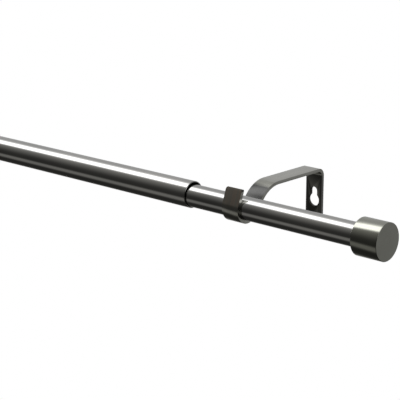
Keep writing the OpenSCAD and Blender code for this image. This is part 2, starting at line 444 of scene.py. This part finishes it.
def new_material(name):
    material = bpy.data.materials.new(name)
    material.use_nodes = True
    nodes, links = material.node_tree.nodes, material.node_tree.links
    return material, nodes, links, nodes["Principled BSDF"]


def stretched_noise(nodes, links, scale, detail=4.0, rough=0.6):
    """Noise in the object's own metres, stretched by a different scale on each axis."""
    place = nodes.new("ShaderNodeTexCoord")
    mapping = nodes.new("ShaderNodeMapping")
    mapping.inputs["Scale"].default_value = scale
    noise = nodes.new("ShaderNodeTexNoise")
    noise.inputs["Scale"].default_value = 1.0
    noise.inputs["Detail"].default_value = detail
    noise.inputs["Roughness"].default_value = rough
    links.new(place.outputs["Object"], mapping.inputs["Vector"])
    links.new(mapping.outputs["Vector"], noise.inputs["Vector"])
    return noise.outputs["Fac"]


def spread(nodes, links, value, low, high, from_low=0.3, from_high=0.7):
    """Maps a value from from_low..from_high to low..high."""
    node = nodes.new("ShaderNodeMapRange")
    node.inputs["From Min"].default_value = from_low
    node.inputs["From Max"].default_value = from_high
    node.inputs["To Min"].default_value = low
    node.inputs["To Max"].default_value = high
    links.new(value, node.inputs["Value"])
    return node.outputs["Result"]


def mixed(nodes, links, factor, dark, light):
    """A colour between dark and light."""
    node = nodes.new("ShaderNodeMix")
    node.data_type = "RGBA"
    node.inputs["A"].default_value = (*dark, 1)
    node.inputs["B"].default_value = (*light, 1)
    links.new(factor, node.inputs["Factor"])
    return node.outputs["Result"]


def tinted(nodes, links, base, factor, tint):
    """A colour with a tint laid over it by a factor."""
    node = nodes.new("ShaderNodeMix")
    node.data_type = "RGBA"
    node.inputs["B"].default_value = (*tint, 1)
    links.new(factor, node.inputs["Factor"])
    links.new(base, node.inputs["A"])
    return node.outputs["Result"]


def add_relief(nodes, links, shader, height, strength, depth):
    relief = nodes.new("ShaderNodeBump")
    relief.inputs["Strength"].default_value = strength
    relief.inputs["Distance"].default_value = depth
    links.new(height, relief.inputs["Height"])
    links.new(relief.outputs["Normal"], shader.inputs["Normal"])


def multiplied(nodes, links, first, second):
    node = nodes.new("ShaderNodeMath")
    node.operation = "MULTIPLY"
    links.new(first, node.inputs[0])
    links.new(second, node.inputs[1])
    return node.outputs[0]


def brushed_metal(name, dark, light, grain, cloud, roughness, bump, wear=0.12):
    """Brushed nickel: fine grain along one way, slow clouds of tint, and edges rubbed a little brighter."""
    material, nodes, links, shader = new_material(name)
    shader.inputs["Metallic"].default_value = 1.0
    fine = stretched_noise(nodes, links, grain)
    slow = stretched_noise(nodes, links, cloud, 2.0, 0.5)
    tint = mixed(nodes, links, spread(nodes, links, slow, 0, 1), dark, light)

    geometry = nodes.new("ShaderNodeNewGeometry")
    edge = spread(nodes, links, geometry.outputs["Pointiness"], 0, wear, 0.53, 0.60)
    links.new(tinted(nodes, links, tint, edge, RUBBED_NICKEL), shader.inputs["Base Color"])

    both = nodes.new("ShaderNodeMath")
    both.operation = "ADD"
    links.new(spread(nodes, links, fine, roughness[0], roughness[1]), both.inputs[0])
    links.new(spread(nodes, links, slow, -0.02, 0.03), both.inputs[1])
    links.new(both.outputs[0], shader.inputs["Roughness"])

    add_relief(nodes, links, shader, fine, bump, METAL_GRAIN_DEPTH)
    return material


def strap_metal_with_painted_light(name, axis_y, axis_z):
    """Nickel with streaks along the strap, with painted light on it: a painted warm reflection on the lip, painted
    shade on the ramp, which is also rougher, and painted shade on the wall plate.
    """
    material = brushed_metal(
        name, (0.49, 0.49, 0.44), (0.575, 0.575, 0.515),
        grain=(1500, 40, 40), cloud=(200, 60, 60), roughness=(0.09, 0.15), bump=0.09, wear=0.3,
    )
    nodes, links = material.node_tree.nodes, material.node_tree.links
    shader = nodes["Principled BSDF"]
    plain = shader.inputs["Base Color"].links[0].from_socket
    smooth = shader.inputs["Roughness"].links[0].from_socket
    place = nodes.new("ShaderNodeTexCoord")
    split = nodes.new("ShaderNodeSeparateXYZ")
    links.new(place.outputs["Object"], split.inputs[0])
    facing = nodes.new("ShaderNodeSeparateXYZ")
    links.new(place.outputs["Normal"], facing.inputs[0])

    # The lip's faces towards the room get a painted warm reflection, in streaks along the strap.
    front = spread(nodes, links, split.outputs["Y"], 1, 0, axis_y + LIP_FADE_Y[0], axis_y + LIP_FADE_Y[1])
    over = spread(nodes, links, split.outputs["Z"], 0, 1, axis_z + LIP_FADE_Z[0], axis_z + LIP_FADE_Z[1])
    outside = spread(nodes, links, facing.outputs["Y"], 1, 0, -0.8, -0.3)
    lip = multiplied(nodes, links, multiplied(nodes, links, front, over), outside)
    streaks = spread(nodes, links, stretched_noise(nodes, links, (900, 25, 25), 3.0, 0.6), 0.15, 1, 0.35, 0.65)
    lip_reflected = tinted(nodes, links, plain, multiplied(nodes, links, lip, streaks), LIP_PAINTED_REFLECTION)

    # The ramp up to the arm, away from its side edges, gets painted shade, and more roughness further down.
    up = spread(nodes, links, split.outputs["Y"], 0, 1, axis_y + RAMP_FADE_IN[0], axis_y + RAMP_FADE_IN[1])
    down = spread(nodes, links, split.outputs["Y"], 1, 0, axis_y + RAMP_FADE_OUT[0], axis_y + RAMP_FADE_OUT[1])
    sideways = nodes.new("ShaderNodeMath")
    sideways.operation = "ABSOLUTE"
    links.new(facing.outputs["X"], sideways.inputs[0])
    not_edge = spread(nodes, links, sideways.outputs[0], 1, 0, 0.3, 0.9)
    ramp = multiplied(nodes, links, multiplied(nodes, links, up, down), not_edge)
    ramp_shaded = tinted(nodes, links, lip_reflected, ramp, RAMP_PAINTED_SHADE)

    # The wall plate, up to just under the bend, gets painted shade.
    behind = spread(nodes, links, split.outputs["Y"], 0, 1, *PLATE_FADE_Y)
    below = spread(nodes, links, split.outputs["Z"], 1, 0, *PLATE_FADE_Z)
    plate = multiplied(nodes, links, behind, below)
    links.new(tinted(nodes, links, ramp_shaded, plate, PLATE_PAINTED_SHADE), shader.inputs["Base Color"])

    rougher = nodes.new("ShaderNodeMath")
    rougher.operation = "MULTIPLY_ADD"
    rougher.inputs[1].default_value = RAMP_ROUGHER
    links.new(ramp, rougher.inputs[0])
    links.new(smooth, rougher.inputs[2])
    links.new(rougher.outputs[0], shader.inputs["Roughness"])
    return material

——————

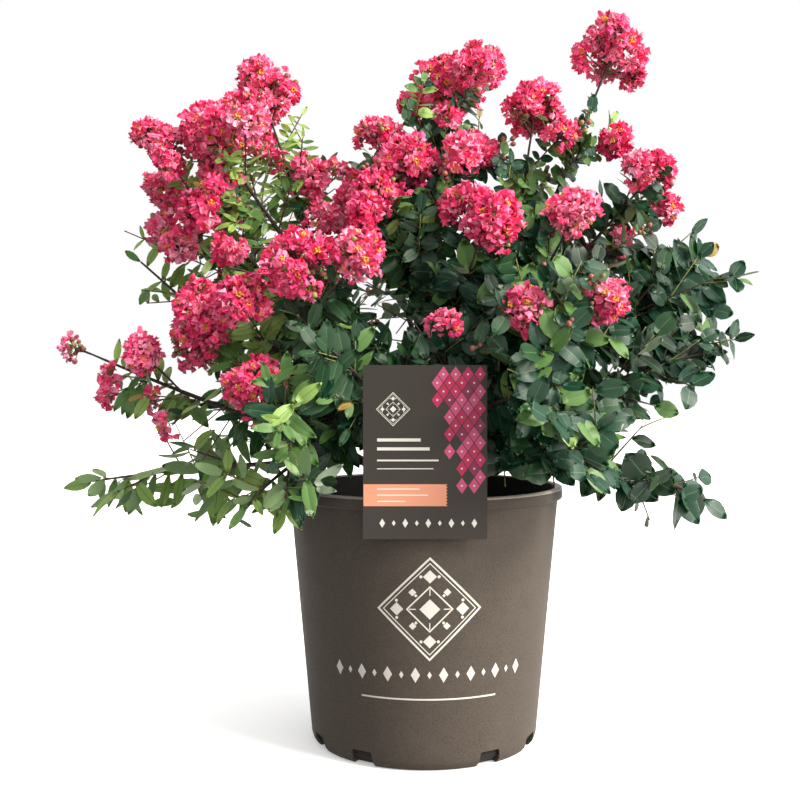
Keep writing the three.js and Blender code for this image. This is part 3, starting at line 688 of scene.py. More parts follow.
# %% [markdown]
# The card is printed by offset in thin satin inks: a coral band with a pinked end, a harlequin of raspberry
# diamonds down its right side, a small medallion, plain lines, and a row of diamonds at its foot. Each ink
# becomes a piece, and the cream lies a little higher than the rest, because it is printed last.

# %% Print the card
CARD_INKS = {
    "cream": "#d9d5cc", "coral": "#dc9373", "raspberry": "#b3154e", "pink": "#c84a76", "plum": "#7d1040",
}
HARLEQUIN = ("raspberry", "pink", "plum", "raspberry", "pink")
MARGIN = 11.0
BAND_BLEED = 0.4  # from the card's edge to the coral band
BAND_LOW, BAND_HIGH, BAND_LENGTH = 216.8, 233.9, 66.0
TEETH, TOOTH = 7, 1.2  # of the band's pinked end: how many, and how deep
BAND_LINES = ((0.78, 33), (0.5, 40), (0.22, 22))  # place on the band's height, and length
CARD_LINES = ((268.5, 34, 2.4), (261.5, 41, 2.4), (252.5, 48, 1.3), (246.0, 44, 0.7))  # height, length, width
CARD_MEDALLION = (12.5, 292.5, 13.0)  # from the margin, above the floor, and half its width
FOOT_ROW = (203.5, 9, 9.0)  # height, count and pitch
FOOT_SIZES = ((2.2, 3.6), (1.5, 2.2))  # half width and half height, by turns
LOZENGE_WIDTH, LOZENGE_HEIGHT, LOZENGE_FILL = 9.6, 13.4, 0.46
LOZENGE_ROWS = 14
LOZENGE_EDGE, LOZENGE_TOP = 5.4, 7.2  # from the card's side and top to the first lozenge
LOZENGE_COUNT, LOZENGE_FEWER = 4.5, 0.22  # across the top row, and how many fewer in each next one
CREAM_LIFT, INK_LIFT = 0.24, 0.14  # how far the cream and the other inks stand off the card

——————

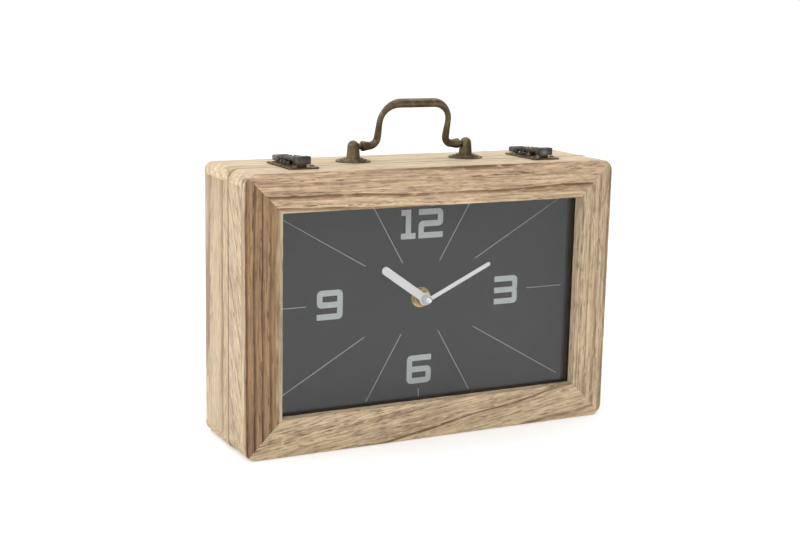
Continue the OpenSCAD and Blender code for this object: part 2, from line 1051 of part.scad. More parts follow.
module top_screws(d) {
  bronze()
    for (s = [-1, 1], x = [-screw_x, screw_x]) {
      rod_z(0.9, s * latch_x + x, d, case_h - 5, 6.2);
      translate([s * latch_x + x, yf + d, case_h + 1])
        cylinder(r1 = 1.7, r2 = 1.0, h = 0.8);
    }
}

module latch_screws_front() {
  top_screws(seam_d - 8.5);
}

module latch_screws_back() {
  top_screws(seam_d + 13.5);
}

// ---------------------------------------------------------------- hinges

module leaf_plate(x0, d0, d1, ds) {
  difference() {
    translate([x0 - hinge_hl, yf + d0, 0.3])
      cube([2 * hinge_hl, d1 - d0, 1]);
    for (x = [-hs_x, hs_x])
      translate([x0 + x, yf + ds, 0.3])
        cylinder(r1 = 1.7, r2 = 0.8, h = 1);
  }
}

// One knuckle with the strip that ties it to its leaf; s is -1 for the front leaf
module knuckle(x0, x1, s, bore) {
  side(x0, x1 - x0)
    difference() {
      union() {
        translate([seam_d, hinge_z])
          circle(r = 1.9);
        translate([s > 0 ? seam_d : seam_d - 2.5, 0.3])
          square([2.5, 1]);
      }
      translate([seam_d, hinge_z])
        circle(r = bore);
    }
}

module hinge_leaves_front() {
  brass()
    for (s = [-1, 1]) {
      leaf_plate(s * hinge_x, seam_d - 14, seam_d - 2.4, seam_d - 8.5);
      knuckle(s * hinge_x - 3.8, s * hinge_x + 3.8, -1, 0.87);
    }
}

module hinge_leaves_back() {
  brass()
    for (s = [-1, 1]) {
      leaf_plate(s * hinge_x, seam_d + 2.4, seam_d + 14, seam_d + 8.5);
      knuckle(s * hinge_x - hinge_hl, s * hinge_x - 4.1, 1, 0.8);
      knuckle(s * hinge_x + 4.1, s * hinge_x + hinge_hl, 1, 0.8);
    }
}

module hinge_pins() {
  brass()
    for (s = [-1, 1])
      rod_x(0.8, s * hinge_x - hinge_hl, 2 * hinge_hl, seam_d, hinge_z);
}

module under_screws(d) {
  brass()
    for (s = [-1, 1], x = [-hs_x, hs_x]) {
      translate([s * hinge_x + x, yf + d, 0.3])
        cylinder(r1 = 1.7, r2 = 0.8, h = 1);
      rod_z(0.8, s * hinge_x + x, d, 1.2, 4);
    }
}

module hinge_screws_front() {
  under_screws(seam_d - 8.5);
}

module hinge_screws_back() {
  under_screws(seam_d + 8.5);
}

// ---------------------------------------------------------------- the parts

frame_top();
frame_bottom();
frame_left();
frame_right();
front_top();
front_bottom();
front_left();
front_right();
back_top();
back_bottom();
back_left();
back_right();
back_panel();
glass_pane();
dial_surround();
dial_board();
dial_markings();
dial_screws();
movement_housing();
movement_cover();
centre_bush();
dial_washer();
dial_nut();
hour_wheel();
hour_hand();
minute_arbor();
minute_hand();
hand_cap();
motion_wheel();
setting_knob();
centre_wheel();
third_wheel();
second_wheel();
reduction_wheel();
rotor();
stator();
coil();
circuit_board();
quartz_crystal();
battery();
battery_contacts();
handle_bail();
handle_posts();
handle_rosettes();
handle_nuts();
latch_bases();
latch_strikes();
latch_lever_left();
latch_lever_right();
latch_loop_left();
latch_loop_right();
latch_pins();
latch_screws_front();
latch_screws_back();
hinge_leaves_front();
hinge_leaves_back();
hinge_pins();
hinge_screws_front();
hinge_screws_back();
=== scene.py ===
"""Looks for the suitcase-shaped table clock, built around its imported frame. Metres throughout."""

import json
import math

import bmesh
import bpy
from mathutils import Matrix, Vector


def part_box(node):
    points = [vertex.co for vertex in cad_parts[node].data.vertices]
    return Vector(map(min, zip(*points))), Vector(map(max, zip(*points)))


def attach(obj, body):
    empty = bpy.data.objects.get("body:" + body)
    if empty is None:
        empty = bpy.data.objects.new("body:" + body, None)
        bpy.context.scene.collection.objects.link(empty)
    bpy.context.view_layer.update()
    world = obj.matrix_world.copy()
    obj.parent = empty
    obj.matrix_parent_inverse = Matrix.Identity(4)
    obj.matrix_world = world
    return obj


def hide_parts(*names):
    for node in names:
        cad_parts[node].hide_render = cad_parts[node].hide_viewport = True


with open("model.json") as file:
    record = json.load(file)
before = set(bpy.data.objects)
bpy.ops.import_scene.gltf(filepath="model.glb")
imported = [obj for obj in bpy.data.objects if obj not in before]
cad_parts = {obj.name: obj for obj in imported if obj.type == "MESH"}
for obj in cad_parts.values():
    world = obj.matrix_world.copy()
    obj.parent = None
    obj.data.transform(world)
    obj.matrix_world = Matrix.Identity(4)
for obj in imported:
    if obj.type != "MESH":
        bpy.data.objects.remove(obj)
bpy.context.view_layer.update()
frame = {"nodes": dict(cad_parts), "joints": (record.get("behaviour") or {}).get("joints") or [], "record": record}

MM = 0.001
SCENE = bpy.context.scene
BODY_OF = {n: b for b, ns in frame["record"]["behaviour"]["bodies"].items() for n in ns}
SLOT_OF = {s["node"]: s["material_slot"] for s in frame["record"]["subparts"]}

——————

The exercise - Say how many lines of the data include the word "points". Nothing other than the number should be given.

Task response - 2